-- Start Supplied material --

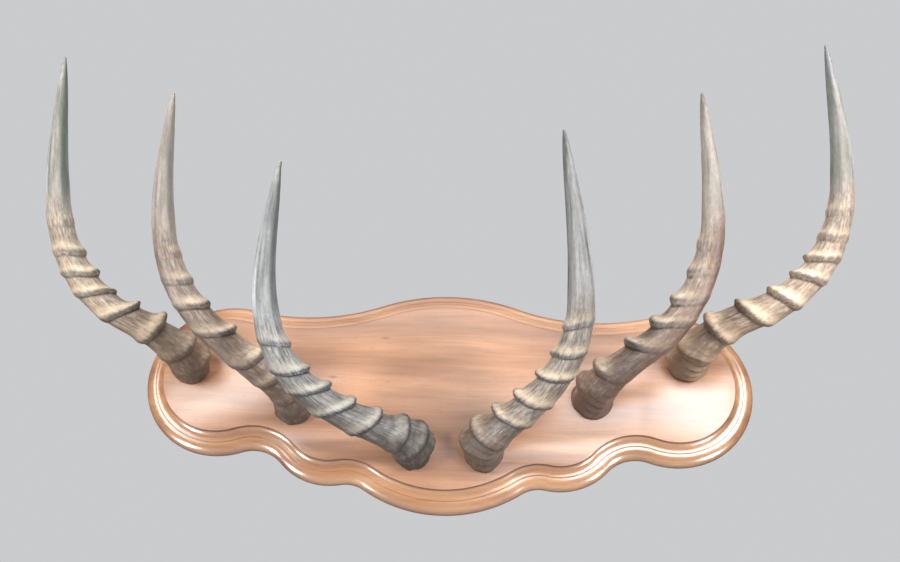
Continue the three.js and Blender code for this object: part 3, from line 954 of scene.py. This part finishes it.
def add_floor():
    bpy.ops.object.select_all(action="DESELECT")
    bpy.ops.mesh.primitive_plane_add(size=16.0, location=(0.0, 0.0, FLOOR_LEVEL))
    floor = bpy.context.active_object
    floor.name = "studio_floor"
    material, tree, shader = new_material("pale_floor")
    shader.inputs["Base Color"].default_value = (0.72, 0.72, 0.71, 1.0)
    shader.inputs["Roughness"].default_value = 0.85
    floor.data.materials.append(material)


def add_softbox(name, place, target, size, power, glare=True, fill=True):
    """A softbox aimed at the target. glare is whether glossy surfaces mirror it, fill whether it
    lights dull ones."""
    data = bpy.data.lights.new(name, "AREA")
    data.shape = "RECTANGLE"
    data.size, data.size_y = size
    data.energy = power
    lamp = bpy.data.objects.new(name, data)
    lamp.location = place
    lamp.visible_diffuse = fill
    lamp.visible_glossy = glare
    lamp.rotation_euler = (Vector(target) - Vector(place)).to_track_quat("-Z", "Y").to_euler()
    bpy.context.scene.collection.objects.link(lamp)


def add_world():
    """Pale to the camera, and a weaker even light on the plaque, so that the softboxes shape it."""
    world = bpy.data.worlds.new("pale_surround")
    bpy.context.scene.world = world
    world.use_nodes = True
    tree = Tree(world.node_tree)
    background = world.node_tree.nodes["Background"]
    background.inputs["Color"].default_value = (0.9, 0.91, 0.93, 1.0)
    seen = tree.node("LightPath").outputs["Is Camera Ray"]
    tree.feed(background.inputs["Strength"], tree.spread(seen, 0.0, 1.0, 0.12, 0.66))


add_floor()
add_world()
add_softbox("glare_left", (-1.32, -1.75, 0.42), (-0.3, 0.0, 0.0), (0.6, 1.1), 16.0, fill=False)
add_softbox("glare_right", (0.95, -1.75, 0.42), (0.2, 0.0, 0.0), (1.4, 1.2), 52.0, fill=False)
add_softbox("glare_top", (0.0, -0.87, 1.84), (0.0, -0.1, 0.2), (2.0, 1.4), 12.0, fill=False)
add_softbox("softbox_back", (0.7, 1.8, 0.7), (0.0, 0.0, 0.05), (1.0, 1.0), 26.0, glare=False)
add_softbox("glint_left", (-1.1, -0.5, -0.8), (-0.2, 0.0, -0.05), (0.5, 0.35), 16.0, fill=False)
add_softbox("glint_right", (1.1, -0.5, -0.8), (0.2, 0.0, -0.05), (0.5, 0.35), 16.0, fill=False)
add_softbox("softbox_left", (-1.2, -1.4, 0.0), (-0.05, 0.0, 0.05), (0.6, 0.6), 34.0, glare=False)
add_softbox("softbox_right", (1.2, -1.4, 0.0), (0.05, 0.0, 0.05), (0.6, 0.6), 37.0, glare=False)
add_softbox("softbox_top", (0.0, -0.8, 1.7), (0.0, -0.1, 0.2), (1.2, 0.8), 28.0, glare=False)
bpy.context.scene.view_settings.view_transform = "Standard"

-- End Supplied material --

# [Aim of the task]
Give the lines again, exactly as they stand, from the beginning of the data through the line with "1.0, 0.12, 0.66))".

# [Result of the exercise]
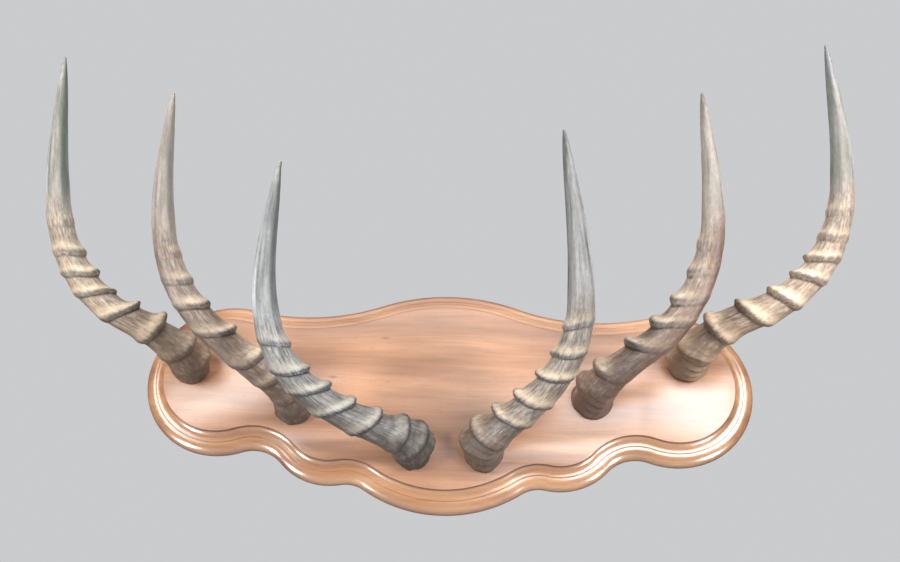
Continue the three.js and Blender code for this object: part 3, from line 954 of scene.py. This part finishes it.
def add_floor():
    bpy.ops.object.select_all(action="DESELECT")
    bpy.ops.mesh.primitive_plane_add(size=16.0, location=(0.0, 0.0, FLOOR_LEVEL))
    floor = bpy.context.active_object
    floor.name = "studio_floor"
    material, tree, shader = new_material("pale_floor")
    shader.inputs["Base Color"].default_value = (0.72, 0.72, 0.71, 1.0)
    shader.inputs["Roughness"].default_value = 0.85
    floor.data.materials.append(material)


def add_softbox(name, place, target, size, power, glare=True, fill=True):
    """A softbox aimed at the target. glare is whether glossy surfaces mirror it, fill whether it
    lights dull ones."""
    data = bpy.data.lights.new(name, "AREA")
    data.shape = "RECTANGLE"
    data.size, data.size_y = size
    data.energy = power
    lamp = bpy.data.objects.new(name, data)
    lamp.location = place
    lamp.visible_diffuse = fill
    lamp.visible_glossy = glare
    lamp.rotation_euler = (Vector(target) - Vector(place)).to_track_quat("-Z", "Y").to_euler()
    bpy.context.scene.collection.objects.link(lamp)


def add_world():
    """Pale to the camera, and a weaker even light on the plaque, so that the softboxes shape it."""
    world = bpy.data.worlds.new("pale_surround")
    bpy.context.scene.world = world
    world.use_nodes = True
    tree = Tree(world.node_tree)
    background = world.node_tree.nodes["Background"]
    background.inputs["Color"].default_value = (0.9, 0.91, 0.93, 1.0)
    seen = tree.node("LightPath").outputs["Is Camera Ray"]
    tree.feed(background.inputs["Strength"], tree.spread(seen, 0.0, 1.0, 0.12, 0.66))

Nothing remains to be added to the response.